*Goal of the exercise*. Return the listing word for word, as given.

*Provided material*.

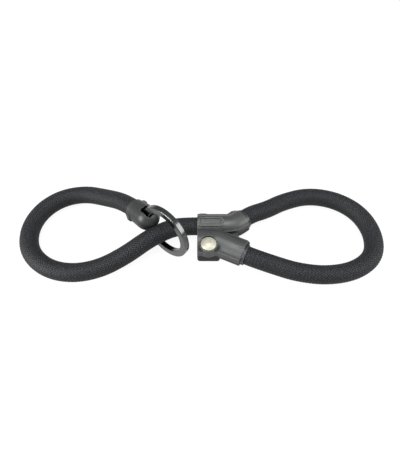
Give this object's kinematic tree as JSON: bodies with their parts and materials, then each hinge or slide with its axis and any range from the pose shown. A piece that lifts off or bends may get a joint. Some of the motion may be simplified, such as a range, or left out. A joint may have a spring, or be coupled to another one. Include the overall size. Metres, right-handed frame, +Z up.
{
  "type": "braided rope slip loop",
  "caption": "Short slip loop of thick black braided rope: a sliding noose with an end cap and flat ring, a moulded Y fitting with a clamp screw, and a fixed handle loop.",
  "frame": {"origin": "on the Y fitting's flat underside, midway between its two rope channels at their bends", "axes": "+X from the noose towards the handle loop, +Y from the clamped tail's side to the through rope's side, +Z up from the surface the loop lies on"},
  "size_m": [0.2415, 0.0763, 0.0382],
  "materials": {
    "rope_sheath": "braided, slightly shiny",
    "rope_core": "laid fibre, hidden",
    "moulding": "satin, soft sheen",
    "screw": "pale, brushed",
    "steel": "plain, hidden",
    "ring": "polished dark nickel plating",
    "end_stop": "matt, hidden"
  },
  "bodies": {
    "rope_and_fitting": {"fitting_top_shell": "moulding", "fitting_bottom_shell": "moulding", "clamp_screw": "screw", "clamp_nut": "steel", "locating_pins": "steel", "through_rope_sheath": "rope_sheath", "through_rope_core": "rope_core", "tail_rope_sheath": "rope_sheath", "tail_rope_core": "rope_core", "tail_end_stop": "end_stop", "handle_rope_sheath": "rope_sheath", "handle_rope_core": "rope_core", "noose_rope_sheath": "rope_sheath", "noose_rope_core": "rope_core"},
    "slip_cap": {"cap_upper_shell": "moulding", "cap_lower_shell": "moulding", "cap_rivets": "steel", "cap_cross_pin": "steel", "rope_end_sheath": "rope_sheath", "rope_end_core": "rope_core"},
    "slip_ring": {"slip_ring": "ring"}
  },
  "joints": [
    {"name": "noose_slide", "type": "slide", "parent": "rope_and_fitting", "child": "slip_cap", "axis": [-0.848, -0.53, 0], "range_m": [-0.003, 0.008], "deforming": ["noose_rope_sheath", "noose_rope_core"]},
    {"name": "ring_swing", "type": "hinge", "parent": "slip_cap", "child": "slip_ring", "pos_m": [-0.05052, 0.00738, 0.0192], "axis": [0.0528, 0.0602, 0.9968], "range_deg": [-15, 6]}
  ]
}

*Exercise result*.
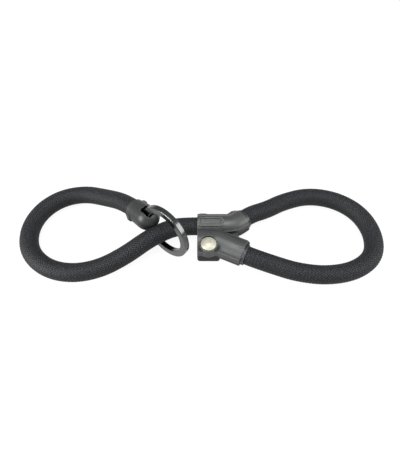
Give this object's kinematic tree as JSON: bodies with their parts and materials, then each hinge or slide with its axis and any range from the pose shown. A piece that lifts off or bends may get a joint. Some of the motion may be simplified, such as a range, or left out. A joint may have a spring, or be coupled to another one. Include the overall size. Metres, right-handed frame, +Z up.
{
  "type": "braided rope slip loop",
  "caption": "Short slip loop of thick black braided rope: a sliding noose with an end cap and flat ring, a moulded Y fitting with a clamp screw, and a fixed handle loop.",
  "frame": {"origin": "on the Y fitting's flat underside, midway between its two rope channels at their bends", "axes": "+X from the noose towards the handle loop, +Y from the clamped tail's side to the through rope's side, +Z up from the surface the loop lies on"},
  "size_m": [0.2415, 0.0763, 0.0382],
  "materials": {
    "rope_sheath": "braided, slightly shiny",
    "rope_core": "laid fibre, hidden",
    "moulding": "satin, soft sheen",
    "screw": "pale, brushed",
    "steel": "plain, hidden",
    "ring": "polished dark nickel plating",
    "end_stop": "matt, hidden"
  },
  "bodies": {
    "rope_and_fitting": {"fitting_top_shell": "moulding", "fitting_bottom_shell": "moulding", "clamp_screw": "screw", "clamp_nut": "steel", "locating_pins": "steel", "through_rope_sheath": "rope_sheath", "through_rope_core": "rope_core", "tail_rope_sheath": "rope_sheath", "tail_rope_core": "rope_core", "tail_end_stop": "end_stop", "handle_rope_sheath": "rope_sheath", "handle_rope_core": "rope_core", "noose_rope_sheath": "rope_sheath", "noose_rope_core": "rope_core"},
    "slip_cap": {"cap_upper_shell": "moulding", "cap_lower_shell": "moulding", "cap_rivets": "steel", "cap_cross_pin": "steel", "rope_end_sheath": "rope_sheath", "rope_end_core": "rope_core"},
    "slip_ring": {"slip_ring": "ring"}
  },
  "joints": [
    {"name": "noose_slide", "type": "slide", "parent": "rope_and_fitting", "child": "slip_cap", "axis": [-0.848, -0.53, 0], "range_m": [-0.003, 0.008], "deforming": ["noose_rope_sheath", "noose_rope_core"]},
    {"name": "ring_swing", "type": "hinge", "parent": "slip_cap", "child": "slip_ring", "pos_m": [-0.05052, 0.00738, 0.0192], "axis": [0.0528, 0.0602, 0.9968], "range_deg": [-15, 6]}
  ]
}